Akhir Mei 2010, UU BHP dibatalkan oleh Mahkamah Konstitusi setelah Judicial Reivew. PP no.17 tahun 2010 diubah menjadi PP no.66 tahun 2010 dimana status pengelolaan keuangan bagi PT BHMN dan PT BHP dikembalikan menjadi PTN biasa. Kondisi saat itu sempat membuat PTN yang telah berbadan Hukum menjadi kelimpungan. UU BHP memang secara umum tidak mengatur rinci  tentang penyelenggaraan liberalisasi perguruan tinggi. Di akhir tahun 2010, Mendikbud dan DPR.RI kembali mengatur secara rinci tentang penyelenggaraan liberalisasi pendidikan lewat Rancangan Undang – Undang Perguruan Tinggi (RUU PT ). Isi RUU tersebut tidak jauh beda dengan UU BHP.

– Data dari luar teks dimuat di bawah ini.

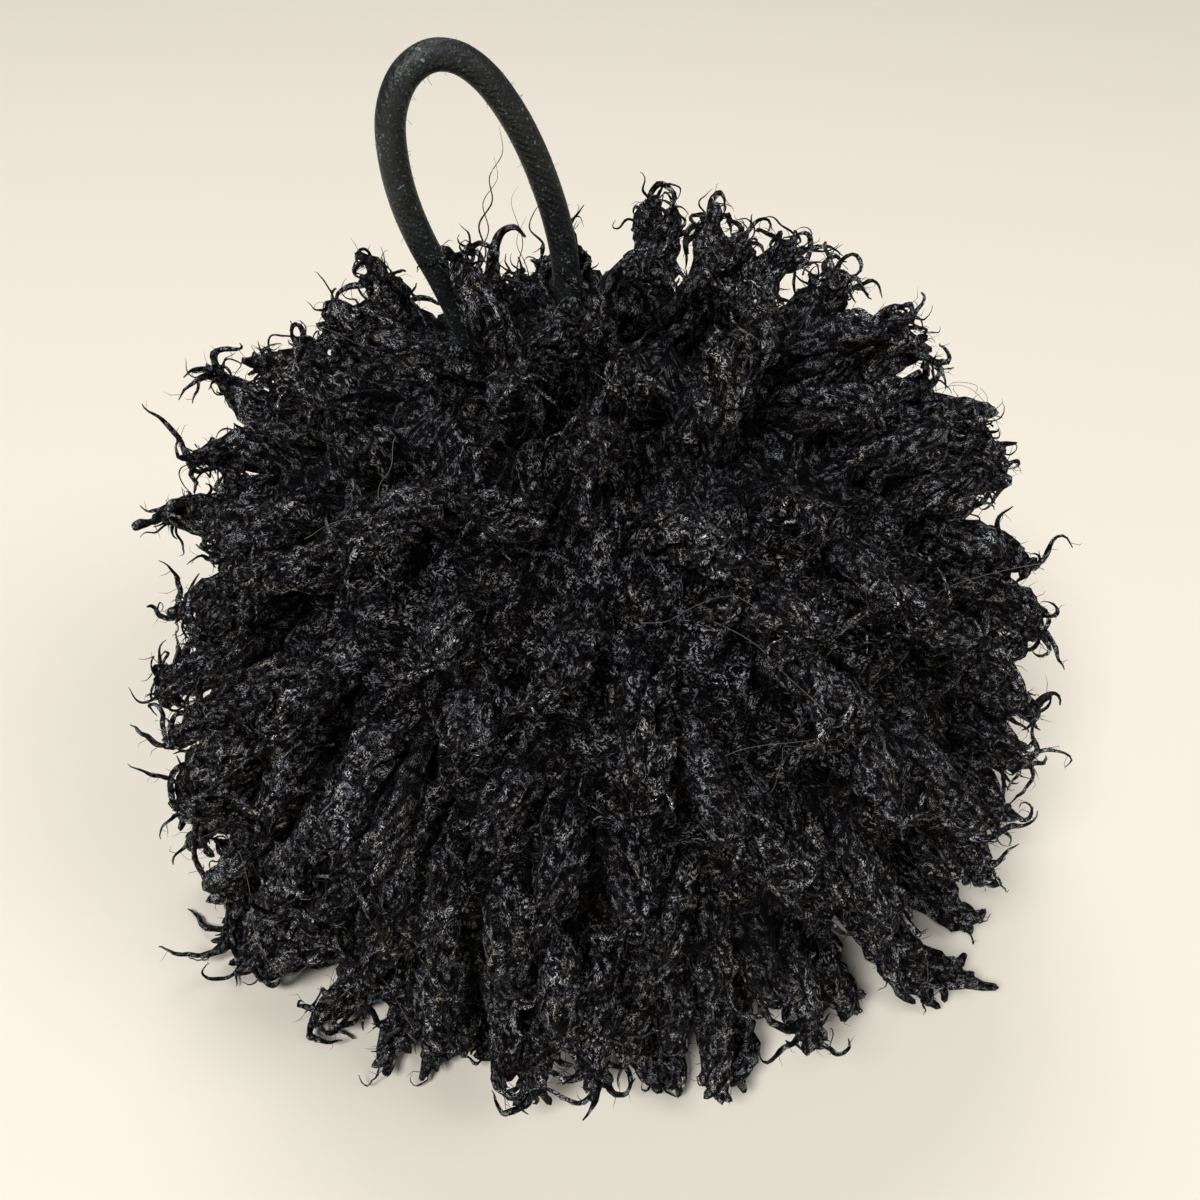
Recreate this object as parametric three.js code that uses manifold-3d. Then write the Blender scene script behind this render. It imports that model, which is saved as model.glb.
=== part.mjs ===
// A curly faux fur pom pom with a loop of elastic cord, lying on a surface.
//
// The ball is one soft piece: a round of long-pile fur gathered over its filling, so that the pile
// stands out all round in drooping locks. It has slumped a little under its own weight, and the
// lowest locks are turned outwards where they meet the surface. The elastic leaves the gathered
// crown as a leaning arch, and both of its legs run down into the pile.
//
// Millimetres, +Z up. The origin is on the surface, under the middle of the ball.
import * as THREE from "three";
import { mergeVertices } from "three/addons/utils/BufferGeometryUtils.js";
import Module from "manifold-3d";

// Driving dimensions, in millimetres unless the name says otherwise.
const BALL = {
  centreHeight: 48, // lower than the ball is thick: it has settled on its flat spot
  coreRadius: 63, // the dense part of the pile, where locks can't be told apart
  coreSides: 24,
  coreRings: 16,
};
const LOCKS = {
  count: 148,
  rootRadius: 44, // from the ball's centre to where a lock's line starts, inside the core
  shortest: 33,
  longest: 42,
  lowestSine: -0.7, // sine of the lowest lock's angle above the ball's equator
  bareAtCrown: 2, // places of the layout left free where the elastic comes out
  droop: 0.6, // how far gravity turns a lock by its tip, as a share of its own direction
  hook: 0.9, // how far a lock curls sideways by its tip, in the same measure
  jitter: 0.16, // unevenness of the layout, in lock spacings
  restHeight: 3.4, // the lowest that the middle of a lock lies above the surface
  steps: 16,
  sides: 5,
};
// A lock from its root to its tip: the share of its length, and its radius there.
const LOCK_SECTIONS = [
  { along: 0.25, radius: 7.8 },
  { along: 0.6, radius: 7.2 },
  { along: 0.86, radius: 4.1 },
];
const CROWN = new THREE.Vector3(-14, 6, 66); // from the ball's centre to where the pile parts
const CORD = { diameter: 4.2, sides: 8, steps: 32, clearance: 0.35, pocketDepth: 1.5 };
// The elastic's middle line, from the end of one leg inside the ball to the end of the other.
const CORD_ROUTE = [
  [-17.2, 4.6, 87],
  [-17.6, 4.4, 94],
  [-18.9, 3.9, 101],
  [-20.8, 3.1, 107.5],
  [-22.9, 2.3, 113.5],
  [-25.3, 1.5, 119.3],
  [-27.1, 0.8, 125.3],
  [-28, 0.5, 131.3],
  [-27.8, 0.6, 137],
  [-25.8, 1.3, 141.6],
  [-22.4, 2.5, 143.9],
  [-18.7, 3.8, 143.4],
  [-15.3, 5, 140.6],
  [-12.4, 6.1, 136.3],
  [-10, 7, 131.4],
  [-8, 7.7, 126],
  [-6.4, 8.3, 120.3],
  [-5.3, 8.7, 114.3],
  [-5, 8.8, 107.8],
  [-5.5, 8.6, 101],
  [-6.5, 8.3, 94],
  [-7.6, 7.9, 87],
];

const DOWN = new THREE.Vector3(0, 0, -1);
const GOLDEN_ANGLE = Math.PI * (3 - Math.sqrt(5));
const BALL_CENTRE = new THREE.Vector3(0, 0, BALL.centreHeight);

const wasm = await Module();
wasm.setup();

// Evenly spread numbers from 0 to 1: number `index` of the run that `step` starts.
const SPREAD_STEPS = { around: 0.7548776662, above: 0.569840291, length: 0.6710436067, curl: 0.8191725134 };
function spread(index, step) {
  return (0.5 + index * SPREAD_STEPS[step]) % 1;
}

// A closed three.js geometry as a solid of manifold-3d, and back.
function toSolid(geometry) {
  const bare = geometry.clone();
  bare.deleteAttribute("normal");
  bare.deleteAttribute("uv");
  const merged = mergeVertices(bare, 1e-3);
  return new wasm.Manifold(
    new wasm.Mesh({
      numProp: 3,
      vertProperties: new Float32Array(merged.attributes.position.array),
      triVerts: new Uint32Array(merged.index.array),
    }),
  );
}
function toGeometry(solid) {
  const mesh = solid.getMesh();
  const geometry = new THREE.BufferGeometry();
  geometry.setAttribute("position", new THREE.BufferAttribute(mesh.vertProperties, 3));
  geometry.setIndex(new THREE.BufferAttribute(mesh.triVerts, 1));
  geometry.computeVertexNormals();
  return geometry;
}

// The directions in which the locks leave the ball: a spiral of equal areas round the crown.
function lockDirections() {
  const toCrown = new THREE.Quaternion().setFromUnitVectors(
    new THREE.Vector3(0, 0, 1),
    CROWN.clone().normalize(),
  );
  const directions = [];
  for (let i = LOCKS.bareAtCrown; i < LOCKS.count; i++) {
    const uneven = LOCKS.jitter * (2 * spread(i, "above") - 1);
    const sine = 1 - ((1 - LOCKS.lowestSine) * (i + 0.5 + uneven)) / LOCKS.count;
    const cosine = Math.sqrt(1 - sine * sine);
    const turn = i * GOLDEN_ANGLE + LOCKS.jitter * (2 * spread(i, "around") - 1);
    directions.push(
      new THREE.Vector3(cosine * Math.cos(turn), cosine * Math.sin(turn), sine).applyQuaternion(toCrown),
    );
  }
  return directions;
}

// The middle line of one lock. It sets off straight out of the ball, droops and curls more and more
// towards its tip, and turns outwards along the surface where it would go below it.
function lockLine(out, index) {
  const length = THREE.MathUtils.lerp(LOCKS.shortest, LOCKS.longest, spread(index, "length"));
  const step = length / LOCKS.steps;
  const across = new THREE.Vector3().crossVectors(out, DOWN).normalize();
  const curl = across.applyAxisAngle(out, 2 * Math.PI * spread(index, "curl"));
  const point = out.clone().multiplyScalar(LOCKS.rootRadius).add(BALL_CENTRE);
  const points = [point.clone()];
  for (let k = 1; k <= LOCKS.steps; k++) {
    const along = k / LOCKS.steps;
    const heading = out.clone();
    heading.addScaledVector(DOWN, LOCKS.droop * along);
    heading.addScaledVector(curl, LOCKS.hook * along ** 3).normalize();
    if (point.z + step * heading.z < LOCKS.restHeight) heading.setZ(0).normalize();
    point.addScaledVector(heading, step);
    points.push(point.clone());
  }
  return new THREE.CatmullRomCurve3(points);
}

// One lock: a turned spindle, bent so that its axis follows the lock's line.
function lockGeometry(line) {
  const profile = LOCK_SECTIONS.map(({ along, radius }) => new THREE.Vector2(radius, along));
  profile.unshift(new THREE.Vector2(0, LOCK_SECTIONS[0].along));
  profile.push(new THREE.Vector2(0, 1));
  const geometry = new THREE.LatheGeometry(profile, LOCKS.sides);
  const position = geometry.attributes.position;
  for (let i = 0; i < position.count; i++) {
    const along = position.getY(i);
    const tangent = line.getTangentAt(along);
    const side = new THREE.Vector3().crossVectors(tangent, DOWN).normalize();
    const over = new THREE.Vector3().crossVectors(side, tangent);
    const point = line.getPointAt(along);
    point.addScaledVector(side, position.getX(i)).addScaledVector(over, position.getZ(i));
    position.setXYZ(i, point.x, point.y, point.z);
  }
  return geometry;
}

// A round cord along the elastic's route, grown by `margin` all round and `longer` at both ends.
function cordGeometry(margin, longer) {
  const route = CORD_ROUTE.map((p) => new THREE.Vector3(...p));
  const ends = [
    [route[0], route[1]],
    [route.at(-1), route.at(-2)],
  ];
  for (const [end, next] of ends) {
    end.addScaledVector(end.clone().sub(next).normalize(), longer);
  }
  const section = new THREE.Shape();
  for (let i = 0; i < CORD.sides; i++) {
    const angle = (2 * Math.PI * i) / CORD.sides;
    const radius = CORD.diameter / 2 + margin;
    const corner = [radius * Math.cos(angle), radius * Math.sin(angle)];
    if (i === 0) section.moveTo(...corner);
    else section.lineTo(...corner);
  }
  return new THREE.ExtrudeGeometry(section, {
    steps: CORD.steps,
    extrudePath: new THREE.CatmullRomCurve3(route),
  });
}

// The ball: its core and locks joined, cut flat where it lies, with a pocket for the elastic's legs.
function furBall() {
  const core = toSolid(
    new THREE.SphereGeometry(BALL.coreRadius, BALL.coreSides, BALL.coreRings)
      .rotateX(Math.PI / 2)
      .translate(0, 0, BALL.centreHeight),
  );
  const locks = lockDirections().map((out, i) => toSolid(lockGeometry(lockLine(out, i))));
  const room = 4 * BALL.coreRadius;
  const aboveSurface = toSolid(new THREE.BoxGeometry(room, room, room).translate(0, 0, room / 2));
  const pocket = toSolid(cordGeometry(CORD.clearance, CORD.pocketDepth));
  const whole = wasm.Manifold.union([core, ...locks]).intersect(aboveSurface).subtract(pocket);
  // The pile is solid right through, so a small gap shut in between locks is filled.
  const skins = whole.decompose().sort((a, b) => b.volume() - a.volume());
  return toGeometry(skins[0]);
}

const curlyFur = new THREE.MeshStandardMaterial({ color: 0x1c1a1d, roughness: 0.62, metalness: 0 });
const wovenElastic = new THREE.MeshStandardMaterial({ color: 0x1b1f20, roughness: 0.8, metalness: 0 });

const pomPom = new THREE.Group();

const ball = new THREE.Mesh(furBall(), curlyFur);
ball.name = "fur_ball";
pomPom.add(ball);

const loop = new THREE.Mesh(cordGeometry(0, 0), wovenElastic);
loop.name = "elastic_loop";
pomPom.add(loop);

export default pomPom;
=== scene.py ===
import math

import bpy
import numpy as np
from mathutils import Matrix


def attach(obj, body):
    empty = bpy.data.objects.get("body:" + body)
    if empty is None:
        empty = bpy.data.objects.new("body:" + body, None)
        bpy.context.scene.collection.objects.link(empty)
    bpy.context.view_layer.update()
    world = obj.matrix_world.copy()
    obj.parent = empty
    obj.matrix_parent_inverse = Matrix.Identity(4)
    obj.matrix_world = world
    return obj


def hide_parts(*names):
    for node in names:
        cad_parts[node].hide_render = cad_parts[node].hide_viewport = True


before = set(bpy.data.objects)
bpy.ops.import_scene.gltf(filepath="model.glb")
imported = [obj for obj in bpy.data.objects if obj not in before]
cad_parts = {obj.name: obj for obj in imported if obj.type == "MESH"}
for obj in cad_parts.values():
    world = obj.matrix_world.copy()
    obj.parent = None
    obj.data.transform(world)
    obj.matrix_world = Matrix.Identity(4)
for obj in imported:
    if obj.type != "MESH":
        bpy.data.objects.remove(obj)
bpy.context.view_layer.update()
MM = 0.001

# ---- Camera -------------------------------------------------------------------------------------
# It stands a little over twenty centimetres from the ball and looks down on it at 37 degrees,
# square to the loop's open side.
CAMERA_PLACE = (0, -170.8 * MM, 185.5 * MM)
CAMERA_PITCH = math.radians(37)
LENS_LENGTH, SENSOR_WIDTH = 37.5, 36
NEAREST_SEEN = 10 * MM

camera_data = bpy.data.cameras.new("camera")
camera_data.lens = LENS_LENGTH
camera_data.sensor_width = SENSOR_WIDTH
camera_data.clip_start = NEAREST_SEEN
camera = bpy.data.objects.new("camera", camera_data)
camera.location = CAMERA_PLACE
camera.rotation_euler = (math.pi / 2 - CAMERA_PITCH, 0, 0)
bpy.context.collection.objects.link(camera)
bpy.context.scene.camera = camera

# ---- Elastic loop -------------------------------------------------------------------------------
# A length of round elastic, rubber inside a finely woven black cover, folded double. Both ends go
# down into the crown of the ball, where the gathering holds them out of sight.
CORD_DIAMETER = 4.2 * MM
CORD_RINGS, CORD_SIDES = 240, 24
CORD_ROUTE = MM * np.array([
    (-17.2, 4.6, 87), (-17.6, 4.4, 94), (-18.9, 3.9, 101), (-20.8, 3.1, 107.5), (-22.9, 2.3, 113.5),
    (-25.3, 1.5, 119.3), (-27.1, 0.8, 125.3), (-28, 0.5, 131.3), (-27.8, 0.6, 137), (-25.8, 1.3, 141.6),
    (-22.4, 2.5, 143.9), (-18.7, 3.8, 143.4), (-15.3, 5, 140.6), (-12.4, 6.1, 136.3), (-10, 7, 131.4),
    (-8, 7.7, 126), (-6.4, 8.3, 120.3), (-5.3, 8.7, 114.3), (-5, 8.8, 107.8), (-5.5, 8.6, 101),
    (-6.5, 8.3, 94), (-7.6, 7.9, 87),
])
WEAVE, THREADS, WORN_PATCHES = 0.5 / MM, 2.6 / MM, 0.45 / MM  # how often each comes in a metre
WEAVE_DEPTH = 0.14 * MM
FLUFF_ON_CORD, FLUFF_RINGS, FLUFF_RADIUS = 500, 3, 0.025 * MM
FLUFF_LENGTH = (0.3 * MM, 0.8 * MM)
FLUFF_ROOT = 0.95  # how far out a hair starts, as a share of the cord's radius
FLUFF_LEAN, FLUFF_BEND = 1.2, 0.4
HAIR_SIDES = 3
POINTS_A_SPAN = 40
SQUARE_MARGIN = 0.06  # the rim left bare in each tube's square, as a share of it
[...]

RUU PT menggambarkan bahwa Perguruan tinggi negeri dan swasta pada akhirnya disamaratakan. PTN menjelma menjadi PTS dalam bentuk badan hukum. Praktek dan cara kerjanya tak beda dengan PTS. Komersialisasi pendidikan akhirnya terlaksana secara merata di Indonesia. Beberapa pasal dalam RUU PT juga menjelaskan bahwa perguruan tinggi asing boleh menanamkan sahamnya di Indonesia. Cabang universitas asing boleh berdiri di Indonesia seperti Presiden University, Universitas Pelita Harapan ( UPH ) dan yang lainnya. PTS maupun PTN berbadan hukum harus bersaing dengan asing. Hari ini kita tahu, kurikulum pendidikan Indonesia masih tertinggal sangat jauh dibandingan kurikulum negara luar. RUU PT yang akan diterapkan akan menimbulkan persaingan yang tajam antara perguruan tinggi asing (PTA) dengan perguruan tinggi Indonesia (PTI). PTI kemudian akan seluas luasnya mencari dana operasional baik melalui badan usahanya maupun investasi dengan investor asing maupun lokal. Biaya pendidikan akan semakin meningkat. Kita kembali pada kondisi politik etis dulu. Hanya yang memiliki kemampuan membayar biaya mahallah yang mampu mengecap pendidikan. Mereka yang miskin hanya menjadi buruh dan pekerja.

Rancangan Undang – Undang perguruan tinggi ( RUU PT ) mengingatkan kita pada trias politika zaman Belanda. Hanya golongan priyayi dan bangsawan yang mampu mengecap pendidikan. Rakyat miskin hanya menjadi sapi yang diperah oleh para terdidik untuk kepentingan penguasa asing. RUU PT yang dua bulan lagi hendak disahkan menjadi Undang – Undang Perguruan Tinggi memiliki tujuan yang sama. Dunia pendidikan dijadikan alat untuk menghasilkan manusia penindas yang menindas manusia lainnya. Pola pendidikan zaman politik etis dan pendidikan hari ini memiliki pola yang sama yaitu pendidikan hanya dikecap oleh orang yang berduit dan digunakan sebesar – besarnya untuk kepentingan penguasa.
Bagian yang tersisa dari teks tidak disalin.